State-of-the-Art Review on Damping in Wood-Frame Shear Wall Structures

Wood-frame shear wall structures are commonly used for residential and nonresidential buildings. Extensive research has been performed on these structures to accurately model their behavior due to dynamic loads. Among the various system parameters that affect the response, damping has been identified as a complex energy-dissipation phenomenon that varies from the wood material level to the wood-frame shear wall and diaphragm assembly level to the full structural system level. Connections and nonstructural components and finishes also influence the damping characteristics. Although it is known from physical testing that damping behavior is highly nonlinear and dependent on the amplitude of deformation, it is almost universally represented mathematically with linear viscous models that are amplitude-independent. Given that the viscous damping model is not consistent with observed behavior, it is necessary to develop improved analytical models.
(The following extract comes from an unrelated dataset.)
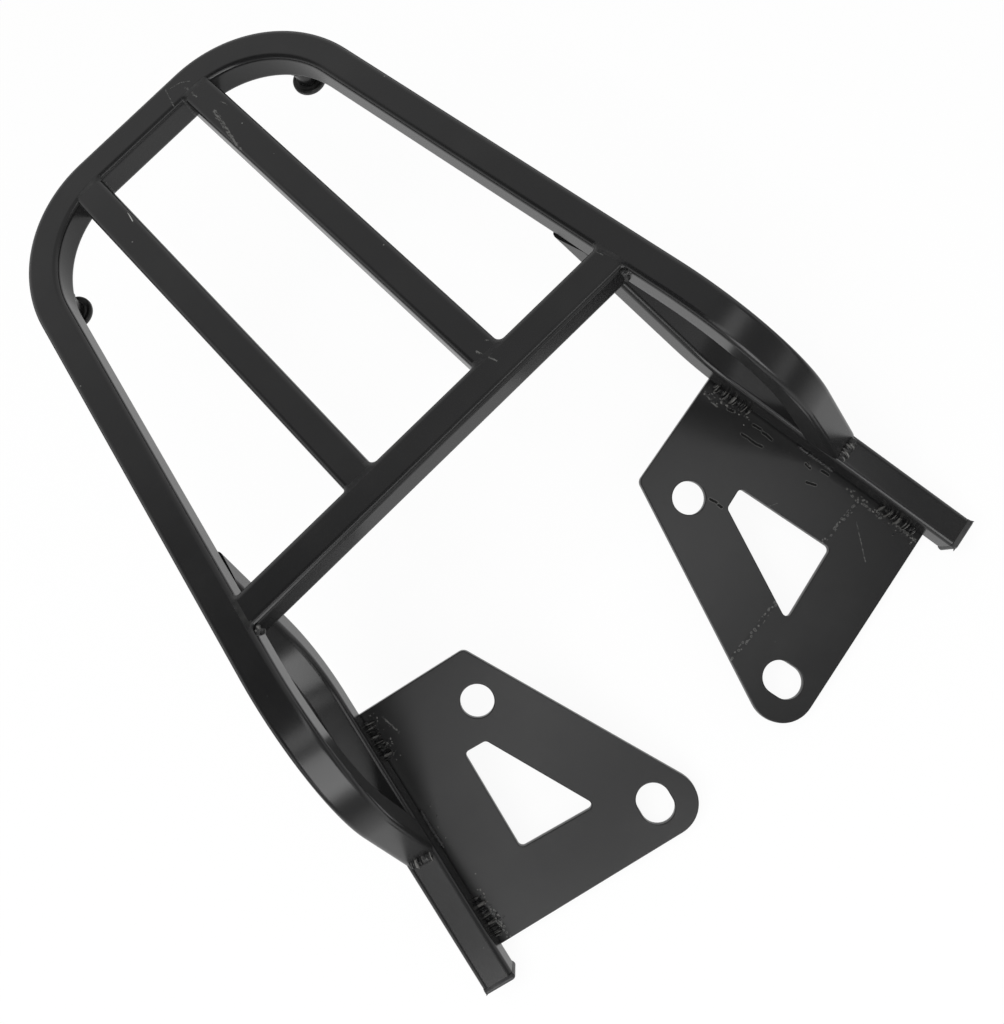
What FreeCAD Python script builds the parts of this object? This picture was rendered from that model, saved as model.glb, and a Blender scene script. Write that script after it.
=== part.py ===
"""Welded luggage rack for a motorcycle, in millimetres.

Frame: +Z up, +Y to the rear of the motorcycle, +X to its right side as the rider sits.
The origin is on the top face of the crossbar, on its centre line, midway between the bars.
"""
import FreeCAD, Part
import math
import os
import Sketcher
from FreeCAD import Placement, Rotation, Vector

os.makedirs("parts", exist_ok=True)
doc = FreeCAD.newDocument("luggage_rack")

SIZES = (
    # square tube, used for every long member
    ("tube_size", 16.0), ("tube_corner", 1.8), ("tube_wall", 1.2),
    # hoop, seen from above: outer faces where they pass the centre line of the crossbar
    ("hoop_right_x", 122.1), ("hoop_left_x", 124.9), ("hoop_right_taper", 7.7), ("hoop_left_taper", 9.2),
    ("hoop_rear_y", 233.7), ("hoop_rear_skew", 0.46), ("hoop_corner_radius", 66.0),
    # hoop, seen from the side: where each side starts to turn down, and how tightly
    ("hoop_bend_start", 22.5), ("hoop_bend_radius", 66.0),
    # crossbar and the two long bars
    ("crossbar_skew", 0.75),
    ("left_bar_front_x", 35.9), ("left_bar_rear_x", 36.7),
    ("right_bar_front_x", 39.4), ("right_bar_rear_x", 34.9),
    # rails: outer top corner at the datum, direction of their seat, how far each rail is turned
    # outwards on its seat, and the lengths from the datum
    ("rail_x", 151.3), ("rail_y", 120.0), ("rail_drop", 119.4), ("rail_yaw", 14.3), ("rail_pitch", 23.4),
    ("rail_right_toe", 2.2), ("rail_left_toe", 1.0), ("rail_front_length", 49.5), ("rail_landing", 29.0),
    ("rail_right_knee", 96.0), ("rail_left_knee", 126.0), ("rail_knee_radius", 70.0),
    ("rail_right_root_pitch", 49.5), ("rail_left_root_pitch", 60.0),
    ("rail_right_root_yaw", 13.6), ("rail_left_root_yaw", 7.3),
    # mounting plates, measured along the rail from its datum and inwards from its outer face
    ("plate_thickness", 4.0), ("plate_lap", 8.0), ("plate_rear", 90.4), ("plate_front", 40.0),
    ("plate_corner_along", 92.9), ("plate_corner_across", 72.7), ("plate_corner_radius", 4.0),
    ("plate_tip_along", 35.1), ("plate_tip_across", 146.1), ("plate_tip_radius", 16.5),
    ("round_hole", 16.4), ("round_hole_along", 68.1), ("round_hole_across", 66.0),
    ("slot_width", 16.6), ("slot_length", 20.9), ("slot_along", 17.4), ("slot_across", 114.6),
    ("cutout_rear", 49.5), ("cutout_front", 4.0), ("cutout_rail_side", 47.9),
    ("cutout_short", 11.9), ("cutout_long", 41.9), ("cutout_corner", 2.5),
    # end caps
    ("cap_flange", 3.0), ("cap_insert_length", 10.0), ("cap_clearance", 0.2), ("cap_wall", 2.0),
    # posts under the rear corners, with a rubber foot pressed into each
    ("right_post_angle", 34.0), ("left_post_angle", 26.0),
    ("post_diameter", 11.0), ("post_length", 12.0), ("post_bore", 6.4),
    ("foot_diameter", 17.2), ("foot_thickness", 3.0), ("foot_edge", 1.0), ("foot_stem_length", 7.0),
    ("foot_stem_clearance", 0.1),
    # weld beads
    ("tube_bead", 2.2), ("landing_bead", 3.0), ("plate_bead", 2.6), ("post_bead", 1.6),
    ("plate_stitch_length", 22.0), ("plate_stitch_inset", 4.0),
)
sheet = doc.addObject("Spreadsheet::Sheet", "Sizes")
for row, (alias, value) in enumerate(SIZES, start=1):
    sheet.set("A%d" % row, alias)
    sheet.set("B%d" % row, str(value))
    sheet.setAlias("B%d" % row, alias)
doc.recompute()


def size(alias):
    """The value that the sheet holds under an alias."""
    return float(getattr(sheet, alias))


def cell(alias):
    """The text that binds a property to a cell of the sheet."""
    return "Sizes." + alias


def unit(vector):
    """A copy of a vector with a length of one."""
    copy = Vector(vector)
    copy.normalize()
    return copy


def frame_at(point, x_axis, y_axis):
    """A placement at a point whose first two axes lie along two given directions."""
    z_axis = x_axis.cross(y_axis)
    return Placement(point, Rotation(x_axis, y_axis, z_axis, "ZXY"))


TUBE = size("tube_size")
HALF_TUBE = TUBE / 2
UP = Vector(0, 0, 1)
SIDES = (("right", 1), ("left", -1))
OVERRUN = 1.5 * TUBE  # how far a tube is swept past the face that trims it
REACH = 4 * TUBE      # how far a cutting block stands past the face that it cuts


class Rail:
    """The straight lines that carry one rail: its seat, its own directions and its centre line."""

    def __init__(self, name, side):
        yaw = math.radians(size("rail_yaw"))
        pitch = math.radians(size("rail_pitch"))
        toe = math.radians(size("rail_%s_toe" % name))
        root_pitch = math.radians(size("rail_%s_root_pitch" % name))
        root_yaw = math.radians(size("rail_%s_root_yaw" % name))
        level = Vector(-side * math.sin(yaw), math.cos(yaw), 0)
        self.side = side
        self.seat_along = level * math.cos(pitch) + UP * math.sin(pitch)
        seat_outward = Vector(side * math.cos(yaw), math.sin(yaw), 0)
        self.up = UP * math.cos(pitch) - level * math.sin(pitch)
        self.along = self.seat_along * math.cos(toe) + seat_outward * math.sin(toe)
        self.outward = seat_outward * math.cos(toe) - self.seat_along * math.sin(toe)
        root_level = Vector(-side * math.sin(root_yaw), math.cos(root_yaw), 0)
        self.climb = root_level * math.cos(root_pitch) + UP * math.sin(root_pitch)
        self.datum = Vector(side * size("rail_x"), -size("rail_y"), -size("rail_drop"))
        self.knee = self.at(size("rail_%s_knee" % name), HALF_TUBE, -HALF_TUBE)

    def at(self, along, across, height):
        """A point given along the rail, inwards from its outer face and up from its top face."""
        return self.datum + self.along * along - self.outward * across + self.up * height

    def frame(self, along=0.0, across=0.0, height=0.0):
        """A placement with X along the rail, Z up from its top face and Y to the left of the rack."""
        return frame_at(self.at(along, across, height), self.along, self.up.cross(self.along))

    def seat(self):
        """A placement on the rail's underside: X along the seat, Z up and Y to the left of the rack."""
        return frame_at(self.datum - self.up * TUBE, self.seat_along, self.up.cross(self.seat_along))

    def root(self):
        """The point of the centre line that lies in the underside of the hoop."""
        return self.knee + self.climb * ((-TUBE - self.knee.z) / self.climb.z)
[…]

A first step in developing such models is to review the available literature on the physical testing of wood-frame shear wall structures and learn how damping is manifested at all levels of the system hierarchy. To this end, a comprehensive review has been completed using literature available over the last several decades. The purpose of this paper is to provide a summary of the review, with the desired result that the paper can serve as a reference for the development of rational damping models and improved procedures for the analysis of wood-frame shear wall structures. (C) 2018 American Society of Civil Engineers.